There are several different kinds of horseback riding lessons you can take, depending on where your interests in the sport lie. There are clinics devoted to every age group and include training for competition riding, lessons for the recreational rider, ranchers, and even classes on learning how to deal with problem horses. You can take one-on-one or group lessons or special classes taught by internationally renowned horseback riders.
As a beginner-level student, both children and adults interested in gaining the fundamental knowledge of horseback riding skills will learn basic riding terminology, safety tips and general skills. The length of the horseback riding lessons vary, but most are normally for around one hour or so. Usually, when you arrive for your lesson, you will be given an initial assessment of your skills. Then the you and the instructor can evaluate what goals you want to reach and set up the type of lessons you’ll need based on that information.

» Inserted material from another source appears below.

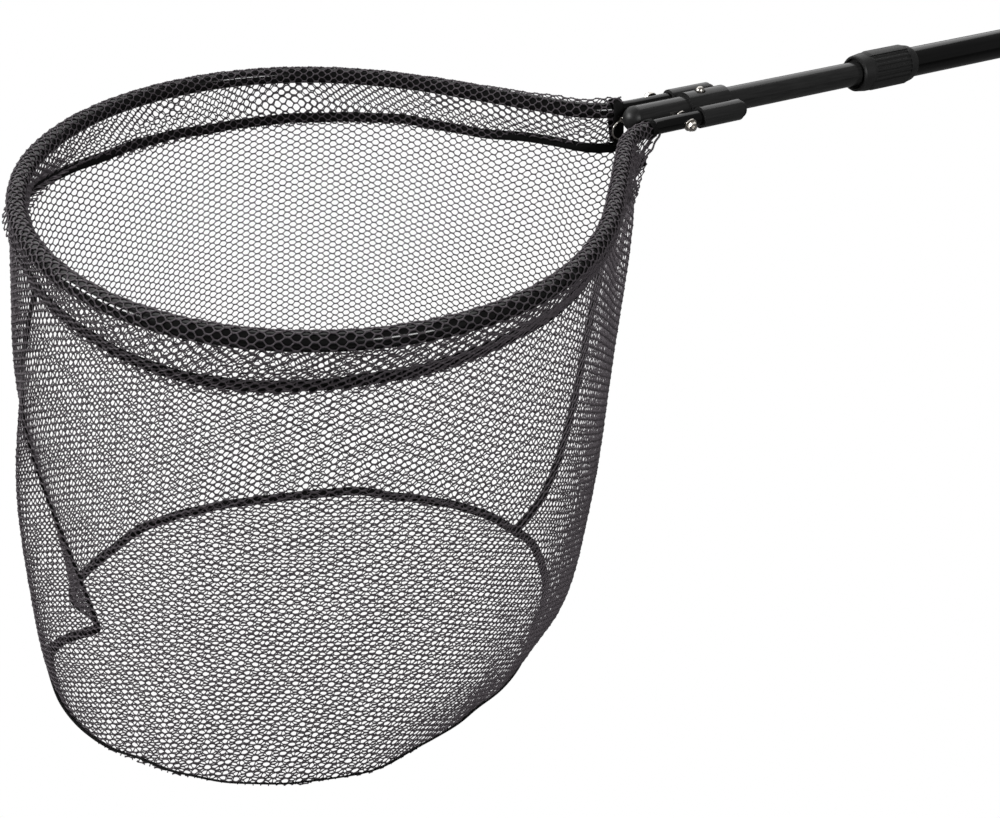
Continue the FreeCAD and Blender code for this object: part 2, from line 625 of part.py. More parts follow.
MOUTH = polar(hoop_wire(dim("sleeve_start") - 2).discretize(Number=SAMPLES)
              + [V(dim("front_plane") - dim("throat_front"), 0, 0)])
BELLY = egg(dim("bag_middle"), dim("belly_front"), dim("belly_back"), dim("belly_half_width"),
            (dim("belly_power"), dim("belly_power")), dim("belly_skew"))
FLOOR = egg(dim("floor_widest"), dim("floor_front"), dim("floor_back"), dim("floor_half_width"),
            (dim("front_power"), dim("back_power")), dim("floor_skew"))


def slack(angle, share):
    """How far the loose netting beside the throat stands out, at a share of the way down the wall."""
    from_throat = min(angle, TURN - angle)
    across = (from_throat - math.radians(dim("slack_angle"))) / math.radians(dim("slack_width"))
    rise, fall = 0.42, 4.1
    top = rise / (rise + fall)
    down = (share / top) ** rise * ((1 - share) / (1 - top)) ** fall
    return dim("slack_size") * math.exp(-across ** 2) * down


def loop_points(depth, inset=0.0):
    """Points round the bag at a depth below the hoop axis, inset towards its inside.

    The bag starts as the hoop's own outline, swells into its belly and ends as the floor's outline.
    """
    share = min(1.0, max(0.0, (depth - dim("band_drop")) / (dim("bag_depth") - dim("band_drop"))))
    mouth_part, floor_part = (1 - share) ** dim("mouth_fade"), share ** dim("floor_fade")
    points = []
    for angle, mouth in MOUTH:
        belly = radius_on(BELLY, angle)
        radius = belly + (mouth - belly) * mouth_part + (radius_on(FLOOR, angle) - belly) * floor_part
        radius += slack(angle, share)
        points.append(V(BAG_X + radius * math.cos(angle), radius * math.sin(angle), -depth))
    count = len(points)
    moved = []
    for i, point in enumerate(points):
        run = points[(i + 1) % count] - points[i - 1]
        inward = V(-run.y, run.x, 0).normalize()
        moved.append(point + inward * inset)
    return moved


def loop_wire(depth, inset=0.0):
    curve = Part.BSplineCurve()
    curve.interpolate(loop_points(depth, inset), PeriodicFlag=True)
    return Part.Wire(curve.toShape())


def skirt(depths, inset, thick):
    """A closed band of cloth between depths: an outer loft less an inner one."""
    outside = Part.makeLoft([loop_wire(depth, inset) for depth in depths], True, True)
    inside = Part.makeLoft([loop_wire(depth, inset + thick) for depth in depths], True, True)
    return outside.cut(inside)


def block(low, high):
    """A box between two corners."""
    size = high - low
    return Part.makeBox(size.x, size.y, size.z, low)


def edge_tapes(gap):
    """A tape bound round each end of the sleeve. The far one has a tail down the edge of the band."""
    slim, start = dim("tape_thick"), dim("front_plane") - dim("sleeve_start") - gap
    seam_top, sleeve = dim("band_drop"), dim("sleeve_od") / 2
    wire = hoop_wire(dim("sleeve_start"))
    zone = block(V(start - dim("edge_width"), 1, -seam_top), V(start, dim("arm_spacing"), 2 * sleeve))
    wrap = pipe(wire, sleeve + gap + slim).cut(pipe(wire, sleeve + gap)).common(zone)
    tail = skirt([sleeve + gap, seam_top - gap], dim("net_thick") + gap, slim).common(zone)
    far = wrap.fuse(tail).removeSplitter()
    short = block(V(start - dim("near_edge_width"), 1, -2 * sleeve), V(start, dim("arm_spacing"), 2 * sleeve))
    near = wrap.common(short).mirror(V(), V(0, 1, 0))
    feature("throat_edge_tape", Part.makeCompound([far, near]))
    room = pipe(wire, sleeve + 2 * gap + slim)
    reach = block(V(start - dim("edge_width") - gap, -dim("arm_spacing"), -seam_top),
                  V(start + dim("edge_width"), dim("arm_spacing"), 2 * sleeve))
    return room.common(reach)


def bag():
    thick, wide, slim = dim("net_thick"), dim("tape_width"), dim("tape_thick")
    gap = 0.2
    band_top = dim("sleeve_od") / 2 + gap
    seam_top, floor = dim("band_drop"), dim("bag_depth")
    wall_top, wall_low, tape_low = seam_top + wide + gap, floor - 4, floor - dim("floor_tape_width") / 2
    levels = [wall_top + (tape_low - wall_top) * step / 6 for step in range(7)]
    half_throat = dim("throat_width") / 2
    throat = block(V(BAG_X + dim("belly_front") - wide, -half_throat, -floor), V(0, half_throat, floor))
    band = skirt([band_top, seam_top - gap], 0.0, thick)
    feature("netting_band", band.cut(throat).cut(edge_tapes(gap)))
    feature("seam_tape_ring", skirt([seam_top, seam_top + wide], -0.6, slim + 0.6))
    feature("netting_wall", skirt(levels[:-1] + [wall_low], 0.0, thick))
    feature("floor_seam_tape", skirt([tape_low + gap, 2 * floor - tape_low], -slim - gap, slim))
    feature("netting_floor", Part.Face(loop_wire(floor, gap)).extrude(V(0, 0, -thick)))
    lining = skirt(levels, -slim - gap, slim)
    for label, low, high in (("handle_side_seam_tape", BAG_X, 0), ("far_end_seam_tape", 2 * BAG_X, BAG_X)):
        zone = block(V(low, -wide / 2, -floor), V(high, wide / 2, 0))
        feature(label, lining.common(zone))


# ---------------------------------------------------------------- build, check, write
outer_handle()
twist_lock()
collar()
inner_handle()
yoke()
snap_button()
hoop()
arm_hardware()
pivot, ring_middle = throat_rings()
bag()
doc.recompute()

for item in doc.Objects:
    bad = [word for word in item.State if word in ("Invalid", "Error")]
    assert not bad, f"{item.Label}: {item.State}"
for label, item in nodes.items():
    shape = item.Shape
    assert not shape.isNull() and shape.isValid(), f"{label} has no valid shape"
    assert shape.Volume > 0, f"{label} has no volume"
    shape.exportStep(f"parts/{label}.step")
    box = shape.BoundBox
    print(f"{label:24s} {len(shape.Solids):2d} solids {shape.Volume / 1000:9.3f} cm3  "
          f"x {box.XMin:8.2f} {box.XMax:8.2f}  y {box.YMin:8.2f} {box.YMax:8.2f}  "
          f"z {box.ZMin:8.2f} {box.ZMax:8.2f}")
print("throat ring pivot", [round(value, 3) for value in pivot],
      "middle", [round(value, 3) for value in ring_middle])
print(len(nodes), "nodes")
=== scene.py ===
"""A telescopic landing net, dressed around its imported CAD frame: knitted mesh, sewn tapes, finishes."""

import json
import math

import bpy
import numpy as np
from mathutils import Matrix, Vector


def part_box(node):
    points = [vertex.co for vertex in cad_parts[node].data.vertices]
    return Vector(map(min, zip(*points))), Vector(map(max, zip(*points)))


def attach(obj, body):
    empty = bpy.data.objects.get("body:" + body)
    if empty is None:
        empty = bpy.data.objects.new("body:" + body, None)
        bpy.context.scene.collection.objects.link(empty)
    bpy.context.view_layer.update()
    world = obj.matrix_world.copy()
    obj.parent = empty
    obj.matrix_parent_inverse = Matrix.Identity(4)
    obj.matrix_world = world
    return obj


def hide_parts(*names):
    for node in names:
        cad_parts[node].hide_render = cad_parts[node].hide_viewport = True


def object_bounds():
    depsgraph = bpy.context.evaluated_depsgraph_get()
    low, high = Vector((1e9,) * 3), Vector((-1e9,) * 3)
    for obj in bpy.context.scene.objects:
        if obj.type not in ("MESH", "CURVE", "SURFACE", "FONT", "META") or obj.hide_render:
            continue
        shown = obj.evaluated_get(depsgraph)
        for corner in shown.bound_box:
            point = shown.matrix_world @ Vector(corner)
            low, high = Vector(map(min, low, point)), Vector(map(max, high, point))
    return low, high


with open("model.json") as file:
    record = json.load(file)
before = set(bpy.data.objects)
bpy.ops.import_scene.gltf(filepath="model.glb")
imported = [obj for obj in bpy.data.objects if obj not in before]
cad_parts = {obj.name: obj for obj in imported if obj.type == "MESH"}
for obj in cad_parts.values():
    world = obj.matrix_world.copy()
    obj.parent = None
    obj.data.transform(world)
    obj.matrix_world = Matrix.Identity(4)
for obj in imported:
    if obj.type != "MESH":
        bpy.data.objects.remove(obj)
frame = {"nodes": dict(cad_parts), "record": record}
CAD_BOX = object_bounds()

MM = 0.001
TAU = 2 * math.pi
rng = np.random.default_rng(7)

# ---------------------------------------------------------------- sizes, in metres
FRONT_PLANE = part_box("yoke")[0][0] - 4.5 * MM  # station zero: the hoop is set out from here
HOOP_BODY = "inner_handle"
ARM_SPACING = 39.6 * MM
ARM_STRAIGHT = 31.6 * MM
BEND = (65 * MM, 50.6)  # the hoop's arcs: each a radius and an angle in degrees
LEG = 100 * MM  # the straight run between the bend and the shoulder
SHOULDER = (273 * MM, 18.3)
SIDE = (189.2 * MM, 98.9)
TUBE_RADIUS = 6.0 * MM

CELL_ALONG = 4.9 * MM  # one column of cells, round the bag
CELL_DOWN = 6.1 * MM  # height of one cell
BAR_SHARE = 0.52  # how much of a column the thick knitted bar takes
YARN = 0.46 * MM  # radius of a single yarn
BAR = 0.63 * MM  # radius of the doubled yarn in a bar
HEM_CORD = 0.8 * MM  # radius of the hem's cord
KNOT_CORD = 0.7 * MM  # radius of the yarns in the knot at its foot
HEM_POINTS = 24
KNOT_YARNS = 18
KNOT_SPREAD = 1.3 * MM
GUSSET_CELLS = 6  # cells each way in the throat's loose corner
UNEVEN = 0.16 * MM  # how far knots stray from their even places
SHORTEST_YARN = 0.4 * MM
KNOT_SWELL = 1.25  # how much thicker a yarn is at its ends, and thinner at its middle
YARN_WAIST = 0.9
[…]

Here are a few different categories of horseback riding lessons available, based on levels of experience, to help you determine which area you fall under with definitions of some of the common horseback riding terminology you may not be familiar with yet.
* Post the Trot: Setting the horse’s pace while trotting
* Cantering: Slower than a gallop but quicker than a trot
* Seat: The manner in which a rider sits in the saddle
* Soft Hands: Light but firm hold, totally in control of the reigns
Beginner: A person who has limited experience, is unable to post the trot and does not canter.
Novice: A rider who is capable of mounting and dismounting the horse without assistance, can apply basic aids, is comfortable and in control at a walking pace and who can ride at a moderate trot and short canters.
Intermediate: A rider who has a firm seat, is confident and in control at all paces including posting trots, two-point canters and gallops, but does not ride regularly.
Strong Intermediate: An intermediate rider who is currently riding regularly and is comfortable being in the saddle for at least six hours a day.
Advanced: All of the above, plus an independent seat, soft hands, and capable of handling a spirited horse in open country.
There are numerous horse stables across the United States and internationally that offer lessons at various levels. Browse around online to find one in your area, and be sure that you choose an instructor who you feel comfortable with so you can get the most out of your learning experience.